One name is conspicuously missing: Metro Boomin, the producer behind some of Future’s biggest recent moments. RapStar.News recently looked at how Metro Boomin’s collaboration era turned those partnerships into blockbuster events. The Real Me deliberately steps outside that orbit, another sign that Future wanted this album to stand as a personal statement rather than a team effort.
An Introspective Turn
The album’s emotional centre is where its ambitions are clearest. Lead single “Radio,” released in late June, set the tone with a more reflective, soul-searching register, and deeper cuts push further. “If I Could” turns toward family, addressing his sons and his grandmother, while tracks like “Big Moment” frame success as something survived rather than simply celebrated. “Hollywood” reaches for a cinematic sweep that several reviewers singled out as a highlight.
This is the material the title is staking its claim on. When The Real Me works, it does so by letting the swagger drop long enough for something more vulnerable to show through, a mode Future visits more than he fully commits to across the 22 tracks.

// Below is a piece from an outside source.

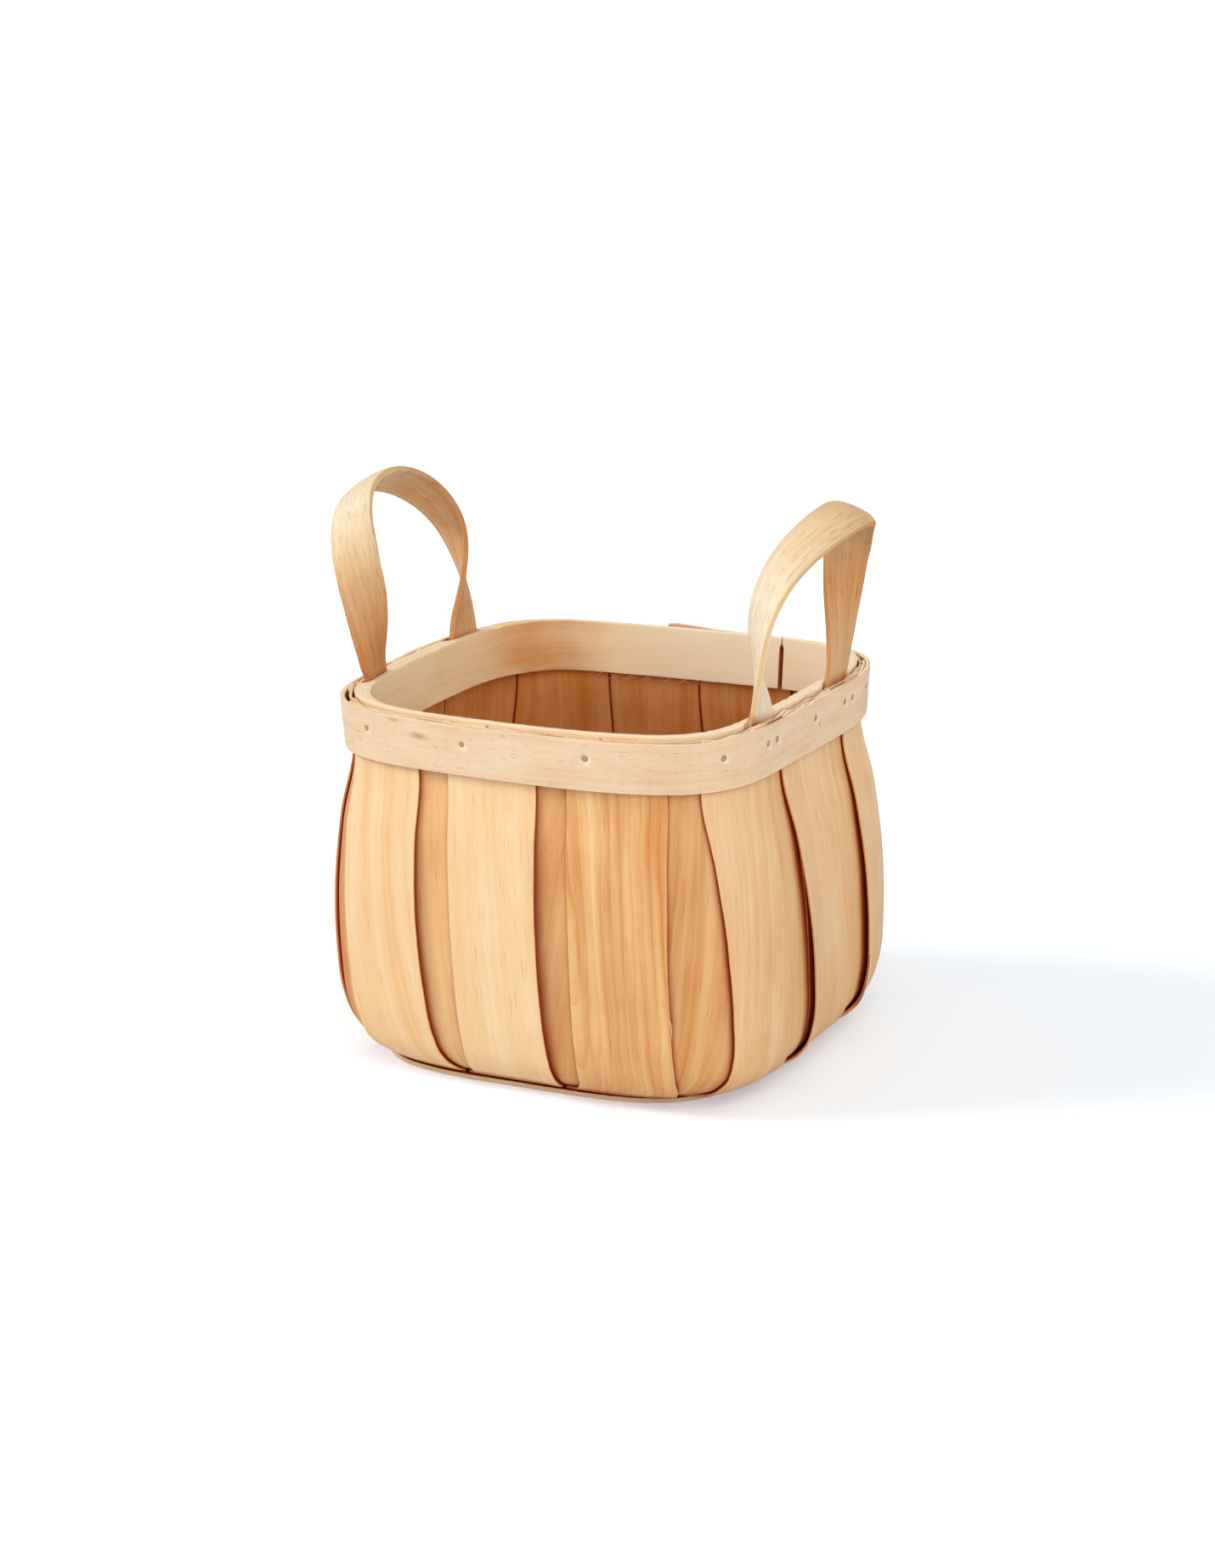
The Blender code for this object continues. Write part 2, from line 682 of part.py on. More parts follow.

Introspection has always been a relative term with Future. Even at his most reflective, he tends to filter pain through the same luxury-and-excess imagery that built his brand, and The Real Me is no exception. The album’s best moments come when that tension is audible, when the flex and the fatigue sit in the same bar. Its weaker stretches arrive when the writing settles back into autopilot and the promised vulnerability thins out.
A Split Verdict
Reception has been genuinely polarised. In its review, Consequence landed on a C+, arguing that Future “settles for a familiar formula” and “shifts into cruise control” rather than delivering the vulnerability the title promises. The critique is not that the album is bad so much as that it is comfortable, a veteran running a proven play.

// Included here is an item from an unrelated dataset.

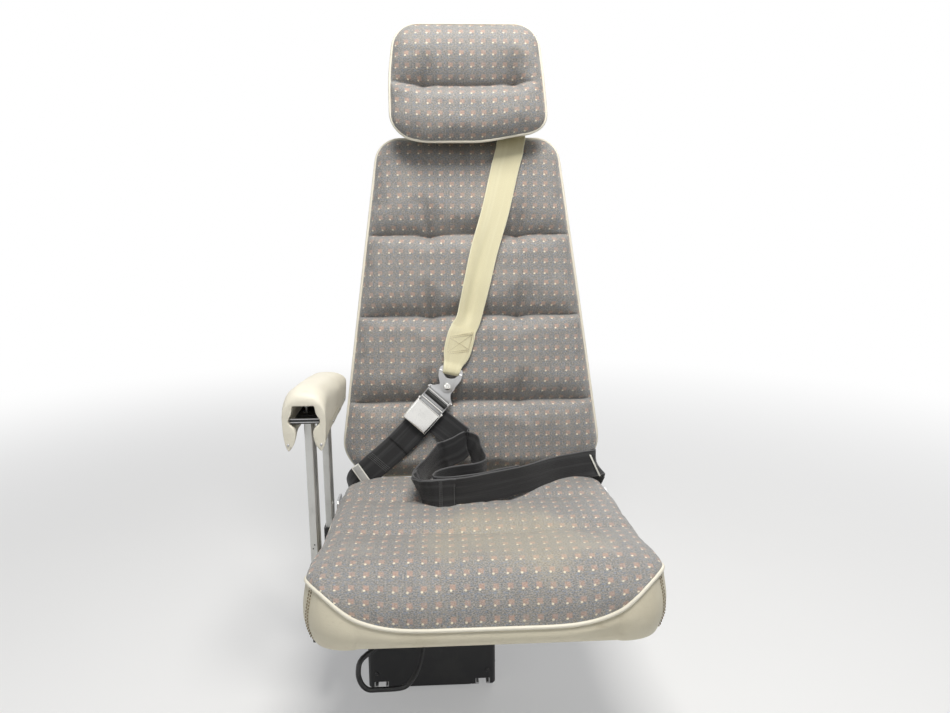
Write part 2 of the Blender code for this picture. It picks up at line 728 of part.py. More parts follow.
def hinge_brackets(parent):
    """Side plates that carry the recline axis behind the pan, with the pivot bolts in them."""
    low = PAN_TOP - PAN_FLANGE
    high = PAN_TOP - 0.0012
    lug = arc((HINGE_Y, HINGE_Z), BRACKET_LUG, -62, 165, 14)
    front = ANCHOR_FRONT - 0.052
    outline = [(front, low), (HINGE_Y - BRACKET_LUG, low)] + lug + [(PAN_REAR + 0.019, high), (front, high)]
    for side, name in ((-1, "left"), (1, "right")):
        def on_axis(x):
            return (side * x, HINGE_Y, HINGE_Z)
        inner = PAN_HALF_WIDTH + TOUCH
        outer = inner + PLATE
        plate = prism("hinge_bracket_" + name, outline, "X", side * inner, side * outer, steel, parent)
        drill(plate, on_axis(inner - 0.01), on_axis(outer + 0.01), PIVOT_RADIUS + RUN, parent)
        head = outer + TOUCH
        tip = PAN_HALF_WIDTH - PLATE - 0.004
        bolt = cylinder("recline_pivot_" + name, on_axis(tip), on_axis(head + 0.001), PIVOT_RADIUS,
                        steel, parent)
        cap = cylinder("bolt_head", on_axis(head), on_axis(head + 0.005), PIVOT_HEAD, steel, parent, sides=6)
        combine(bolt, cap, "UNION")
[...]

Others heard something more focused. A 9/10 review from Vohnic Music called it his strongest solo work in years, praising how it consolidates his personas into “a single, coherent statement” and pointing to the cinematic “Hollywood” and the family-facing “If I Could” as proof of real emotional weight. Aggregated scores collected on Album of the Year capture that spread, with critics landing everywhere from lukewarm to laudatory. The disagreement itself says something: The Real Me is a record built to reward listeners who meet it on its own terms and to frustrate those hoping for reinvention.

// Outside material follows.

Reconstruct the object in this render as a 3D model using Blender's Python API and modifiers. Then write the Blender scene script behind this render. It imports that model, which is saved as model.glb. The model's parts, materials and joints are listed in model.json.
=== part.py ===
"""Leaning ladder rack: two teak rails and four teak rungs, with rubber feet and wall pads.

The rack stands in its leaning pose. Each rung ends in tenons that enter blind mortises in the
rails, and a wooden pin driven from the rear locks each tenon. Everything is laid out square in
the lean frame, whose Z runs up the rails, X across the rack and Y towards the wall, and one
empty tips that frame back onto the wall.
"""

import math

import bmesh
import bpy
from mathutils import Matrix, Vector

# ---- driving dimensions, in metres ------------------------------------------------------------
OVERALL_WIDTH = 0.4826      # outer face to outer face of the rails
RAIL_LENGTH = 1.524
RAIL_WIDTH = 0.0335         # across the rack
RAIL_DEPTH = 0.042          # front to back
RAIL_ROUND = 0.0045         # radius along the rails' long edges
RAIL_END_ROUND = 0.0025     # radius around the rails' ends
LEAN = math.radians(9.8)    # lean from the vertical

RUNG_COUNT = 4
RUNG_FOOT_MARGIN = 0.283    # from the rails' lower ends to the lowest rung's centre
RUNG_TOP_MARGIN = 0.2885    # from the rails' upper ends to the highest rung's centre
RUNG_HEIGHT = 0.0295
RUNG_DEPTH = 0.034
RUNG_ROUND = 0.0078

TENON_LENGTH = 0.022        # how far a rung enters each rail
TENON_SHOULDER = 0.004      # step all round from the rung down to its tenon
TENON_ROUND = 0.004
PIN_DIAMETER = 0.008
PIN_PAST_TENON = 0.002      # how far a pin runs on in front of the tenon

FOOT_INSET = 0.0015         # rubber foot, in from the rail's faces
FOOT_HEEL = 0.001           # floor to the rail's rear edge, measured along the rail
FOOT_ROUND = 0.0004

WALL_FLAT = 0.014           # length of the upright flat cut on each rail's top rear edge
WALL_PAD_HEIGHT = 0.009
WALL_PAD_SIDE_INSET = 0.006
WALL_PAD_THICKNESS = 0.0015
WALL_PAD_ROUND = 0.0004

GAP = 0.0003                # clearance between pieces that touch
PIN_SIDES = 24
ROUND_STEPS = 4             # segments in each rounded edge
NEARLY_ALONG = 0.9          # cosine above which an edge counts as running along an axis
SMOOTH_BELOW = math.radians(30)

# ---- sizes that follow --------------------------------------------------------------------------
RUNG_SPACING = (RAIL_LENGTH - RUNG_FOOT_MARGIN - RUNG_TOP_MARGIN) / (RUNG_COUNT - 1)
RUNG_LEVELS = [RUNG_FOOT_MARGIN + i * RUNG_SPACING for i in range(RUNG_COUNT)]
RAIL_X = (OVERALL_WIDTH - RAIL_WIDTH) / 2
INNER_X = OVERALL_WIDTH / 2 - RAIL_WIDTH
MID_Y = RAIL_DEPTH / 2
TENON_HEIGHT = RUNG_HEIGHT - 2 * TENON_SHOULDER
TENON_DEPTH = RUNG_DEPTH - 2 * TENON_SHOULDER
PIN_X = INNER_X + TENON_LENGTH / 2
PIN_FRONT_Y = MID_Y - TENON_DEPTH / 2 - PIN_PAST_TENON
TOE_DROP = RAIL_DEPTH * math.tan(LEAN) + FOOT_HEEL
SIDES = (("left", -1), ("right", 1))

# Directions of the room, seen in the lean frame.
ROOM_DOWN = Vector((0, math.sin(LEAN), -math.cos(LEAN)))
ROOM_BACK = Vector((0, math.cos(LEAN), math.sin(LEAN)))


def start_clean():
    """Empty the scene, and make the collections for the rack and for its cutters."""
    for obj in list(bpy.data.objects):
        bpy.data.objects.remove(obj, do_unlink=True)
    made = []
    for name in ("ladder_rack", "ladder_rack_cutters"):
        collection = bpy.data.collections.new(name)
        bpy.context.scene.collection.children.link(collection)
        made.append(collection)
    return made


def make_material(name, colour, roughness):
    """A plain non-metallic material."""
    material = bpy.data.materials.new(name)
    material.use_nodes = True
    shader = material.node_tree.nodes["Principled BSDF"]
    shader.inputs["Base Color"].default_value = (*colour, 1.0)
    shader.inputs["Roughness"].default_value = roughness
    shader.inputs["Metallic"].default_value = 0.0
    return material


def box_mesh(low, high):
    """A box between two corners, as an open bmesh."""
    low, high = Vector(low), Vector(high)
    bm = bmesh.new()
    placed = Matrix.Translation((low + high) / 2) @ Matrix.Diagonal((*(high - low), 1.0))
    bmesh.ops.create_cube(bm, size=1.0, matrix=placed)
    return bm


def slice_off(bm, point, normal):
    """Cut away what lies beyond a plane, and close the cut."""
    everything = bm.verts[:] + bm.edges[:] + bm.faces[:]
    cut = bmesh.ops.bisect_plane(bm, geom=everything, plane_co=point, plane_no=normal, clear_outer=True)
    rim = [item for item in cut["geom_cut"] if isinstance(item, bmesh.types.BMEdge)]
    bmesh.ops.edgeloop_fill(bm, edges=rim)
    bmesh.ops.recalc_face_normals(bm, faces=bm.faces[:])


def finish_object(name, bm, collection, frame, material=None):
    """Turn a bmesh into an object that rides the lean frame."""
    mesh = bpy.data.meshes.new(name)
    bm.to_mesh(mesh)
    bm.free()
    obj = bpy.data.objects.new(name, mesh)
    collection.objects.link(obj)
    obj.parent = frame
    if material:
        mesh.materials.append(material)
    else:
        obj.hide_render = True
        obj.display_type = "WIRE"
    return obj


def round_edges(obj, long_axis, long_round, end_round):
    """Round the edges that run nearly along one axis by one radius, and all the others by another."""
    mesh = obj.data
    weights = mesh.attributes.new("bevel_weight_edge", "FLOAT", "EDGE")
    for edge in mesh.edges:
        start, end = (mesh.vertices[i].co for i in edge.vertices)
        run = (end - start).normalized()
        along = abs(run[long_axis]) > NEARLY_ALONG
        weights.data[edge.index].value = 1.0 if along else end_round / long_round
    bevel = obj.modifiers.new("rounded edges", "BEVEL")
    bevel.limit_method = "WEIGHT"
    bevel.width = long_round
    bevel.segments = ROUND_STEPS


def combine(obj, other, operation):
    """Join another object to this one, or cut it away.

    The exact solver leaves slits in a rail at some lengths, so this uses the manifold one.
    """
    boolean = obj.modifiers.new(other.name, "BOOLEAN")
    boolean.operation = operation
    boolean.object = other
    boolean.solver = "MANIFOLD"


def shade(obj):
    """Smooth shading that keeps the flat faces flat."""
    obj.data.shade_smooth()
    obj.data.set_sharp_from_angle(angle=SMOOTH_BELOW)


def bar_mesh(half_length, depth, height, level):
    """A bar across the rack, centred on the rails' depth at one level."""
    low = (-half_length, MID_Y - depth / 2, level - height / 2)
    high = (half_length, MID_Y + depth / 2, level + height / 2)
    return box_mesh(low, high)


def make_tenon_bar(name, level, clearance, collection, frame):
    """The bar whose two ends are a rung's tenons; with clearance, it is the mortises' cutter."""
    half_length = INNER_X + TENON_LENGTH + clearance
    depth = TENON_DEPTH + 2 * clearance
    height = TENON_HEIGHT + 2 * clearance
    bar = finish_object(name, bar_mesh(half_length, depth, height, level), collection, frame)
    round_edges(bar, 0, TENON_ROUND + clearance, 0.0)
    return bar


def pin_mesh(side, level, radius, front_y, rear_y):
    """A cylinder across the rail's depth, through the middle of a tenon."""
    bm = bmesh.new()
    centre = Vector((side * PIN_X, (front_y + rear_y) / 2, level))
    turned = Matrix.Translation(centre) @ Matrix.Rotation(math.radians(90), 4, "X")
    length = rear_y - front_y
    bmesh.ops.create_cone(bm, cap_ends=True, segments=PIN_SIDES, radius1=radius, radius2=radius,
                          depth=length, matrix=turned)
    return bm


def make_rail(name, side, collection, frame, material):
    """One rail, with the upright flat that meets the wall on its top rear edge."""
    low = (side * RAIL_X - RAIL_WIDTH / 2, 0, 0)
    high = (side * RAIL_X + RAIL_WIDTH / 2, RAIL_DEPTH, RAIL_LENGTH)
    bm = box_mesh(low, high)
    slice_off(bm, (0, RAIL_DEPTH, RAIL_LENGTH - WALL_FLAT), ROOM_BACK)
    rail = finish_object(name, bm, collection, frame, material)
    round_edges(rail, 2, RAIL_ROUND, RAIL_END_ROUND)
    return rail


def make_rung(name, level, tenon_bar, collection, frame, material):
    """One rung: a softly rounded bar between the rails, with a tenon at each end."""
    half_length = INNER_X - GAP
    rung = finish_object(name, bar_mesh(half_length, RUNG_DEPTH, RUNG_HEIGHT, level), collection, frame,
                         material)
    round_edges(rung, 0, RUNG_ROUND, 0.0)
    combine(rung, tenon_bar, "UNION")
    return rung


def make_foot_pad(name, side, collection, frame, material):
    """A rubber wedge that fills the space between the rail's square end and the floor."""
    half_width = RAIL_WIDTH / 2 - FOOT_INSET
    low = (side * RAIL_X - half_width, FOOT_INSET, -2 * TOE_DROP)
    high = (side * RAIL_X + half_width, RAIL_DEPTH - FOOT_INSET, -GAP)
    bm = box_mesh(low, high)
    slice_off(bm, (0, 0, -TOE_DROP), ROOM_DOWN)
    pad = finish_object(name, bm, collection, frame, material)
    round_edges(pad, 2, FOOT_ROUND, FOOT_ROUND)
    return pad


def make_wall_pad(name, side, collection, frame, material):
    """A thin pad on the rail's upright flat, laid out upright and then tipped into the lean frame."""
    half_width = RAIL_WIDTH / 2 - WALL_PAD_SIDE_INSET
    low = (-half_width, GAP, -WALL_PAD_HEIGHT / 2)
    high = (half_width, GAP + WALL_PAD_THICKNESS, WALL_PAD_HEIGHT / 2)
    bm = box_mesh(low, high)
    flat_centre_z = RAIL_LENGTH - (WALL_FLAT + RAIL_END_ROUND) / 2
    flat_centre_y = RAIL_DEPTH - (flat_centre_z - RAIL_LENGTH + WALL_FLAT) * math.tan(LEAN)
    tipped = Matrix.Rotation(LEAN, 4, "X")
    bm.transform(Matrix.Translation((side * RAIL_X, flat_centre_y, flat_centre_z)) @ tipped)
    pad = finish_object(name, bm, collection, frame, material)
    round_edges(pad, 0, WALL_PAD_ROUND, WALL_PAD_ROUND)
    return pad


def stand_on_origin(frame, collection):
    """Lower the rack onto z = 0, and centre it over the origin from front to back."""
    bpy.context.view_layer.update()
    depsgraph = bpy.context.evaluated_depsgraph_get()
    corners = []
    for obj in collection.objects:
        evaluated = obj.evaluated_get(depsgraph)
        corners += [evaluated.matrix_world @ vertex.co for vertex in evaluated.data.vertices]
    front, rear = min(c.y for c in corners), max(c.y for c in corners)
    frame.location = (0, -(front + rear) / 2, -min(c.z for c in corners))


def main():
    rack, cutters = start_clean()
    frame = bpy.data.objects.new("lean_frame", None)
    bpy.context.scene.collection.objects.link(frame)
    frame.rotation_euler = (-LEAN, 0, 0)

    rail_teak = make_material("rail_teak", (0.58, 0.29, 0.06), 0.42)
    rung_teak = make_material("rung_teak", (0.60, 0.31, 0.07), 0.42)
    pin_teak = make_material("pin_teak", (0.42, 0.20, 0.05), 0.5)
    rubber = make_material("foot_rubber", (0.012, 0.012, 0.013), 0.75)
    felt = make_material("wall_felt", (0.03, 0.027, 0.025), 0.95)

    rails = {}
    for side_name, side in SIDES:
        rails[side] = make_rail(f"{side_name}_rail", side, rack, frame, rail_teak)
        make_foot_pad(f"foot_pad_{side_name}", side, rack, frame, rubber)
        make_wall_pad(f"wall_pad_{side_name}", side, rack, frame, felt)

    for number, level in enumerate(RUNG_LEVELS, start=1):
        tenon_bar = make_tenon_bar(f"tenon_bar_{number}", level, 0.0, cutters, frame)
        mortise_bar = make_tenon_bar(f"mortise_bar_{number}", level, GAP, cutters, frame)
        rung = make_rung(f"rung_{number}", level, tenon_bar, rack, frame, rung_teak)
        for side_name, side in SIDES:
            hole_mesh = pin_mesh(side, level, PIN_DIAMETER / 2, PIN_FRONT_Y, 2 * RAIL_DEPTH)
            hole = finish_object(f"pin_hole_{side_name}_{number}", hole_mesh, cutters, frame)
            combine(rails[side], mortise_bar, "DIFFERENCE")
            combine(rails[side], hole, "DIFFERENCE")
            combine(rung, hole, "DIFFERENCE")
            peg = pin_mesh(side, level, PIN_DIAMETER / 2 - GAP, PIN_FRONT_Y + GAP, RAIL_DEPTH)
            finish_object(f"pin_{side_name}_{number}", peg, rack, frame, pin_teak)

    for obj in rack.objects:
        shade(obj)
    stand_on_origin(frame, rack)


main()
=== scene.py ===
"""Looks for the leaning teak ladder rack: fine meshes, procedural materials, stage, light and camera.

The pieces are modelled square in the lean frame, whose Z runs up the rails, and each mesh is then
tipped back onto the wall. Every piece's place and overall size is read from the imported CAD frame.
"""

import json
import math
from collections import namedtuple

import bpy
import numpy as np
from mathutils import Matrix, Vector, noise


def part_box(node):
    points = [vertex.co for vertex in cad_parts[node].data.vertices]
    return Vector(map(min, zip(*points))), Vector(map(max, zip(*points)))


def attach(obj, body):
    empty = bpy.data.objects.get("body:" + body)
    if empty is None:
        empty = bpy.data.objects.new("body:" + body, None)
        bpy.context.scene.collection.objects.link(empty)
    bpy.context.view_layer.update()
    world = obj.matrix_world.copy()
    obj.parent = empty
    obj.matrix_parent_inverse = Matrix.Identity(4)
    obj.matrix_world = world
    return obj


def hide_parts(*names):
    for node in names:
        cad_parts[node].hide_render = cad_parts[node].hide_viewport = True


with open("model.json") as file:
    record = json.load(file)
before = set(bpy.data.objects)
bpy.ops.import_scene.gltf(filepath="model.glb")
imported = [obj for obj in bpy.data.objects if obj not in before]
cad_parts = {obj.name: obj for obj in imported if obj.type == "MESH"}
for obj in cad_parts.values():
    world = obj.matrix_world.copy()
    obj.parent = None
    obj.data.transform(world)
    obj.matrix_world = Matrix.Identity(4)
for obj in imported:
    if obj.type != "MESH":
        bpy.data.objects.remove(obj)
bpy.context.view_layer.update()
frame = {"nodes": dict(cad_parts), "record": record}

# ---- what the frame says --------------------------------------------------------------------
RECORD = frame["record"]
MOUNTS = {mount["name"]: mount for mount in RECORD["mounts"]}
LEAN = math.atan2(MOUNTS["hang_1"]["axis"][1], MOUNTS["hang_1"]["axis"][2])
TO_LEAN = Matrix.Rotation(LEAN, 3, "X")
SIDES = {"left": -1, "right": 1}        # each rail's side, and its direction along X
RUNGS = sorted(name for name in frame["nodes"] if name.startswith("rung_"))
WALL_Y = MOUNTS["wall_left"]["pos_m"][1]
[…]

Where The Real Me Fits in a Loud July
Future’s The Real Me lands in one of the busiest rap months in recent memory. The summer calendar is stacked with heavyweight releases, from rage-rap statements to boss-rap events like Rick Ross’s feature-heavy Set in Stone, and Future’s decision to go featureless reads almost as a counter-move in a month defined by star-studded guest lists.
There is a commercial logic underneath the artistry, as well. A featureless album keeps every stream and every songwriting credit in-house, a not-insignificant consideration for an artist who owns his imprint. The Real Me is a personal record, but it is also a business decision that reflects how much leverage Future has accumulated over two decades in the game.
That contrast may be the smartest thing about the album’s rollout. In a crowded field, a solo, introspective project from a proven hitmaker stands apart simply by refusing to play the collaboration game. It is a reminder that scarcity can be its own form of marketing. Whether it becomes a defining late-career chapter or a comfortable placeholder will depend on how the songs age, but The Real Me has already done one thing clearly: it has people arguing about Future again, and for an artist this deep into his run, that is its own kind of win.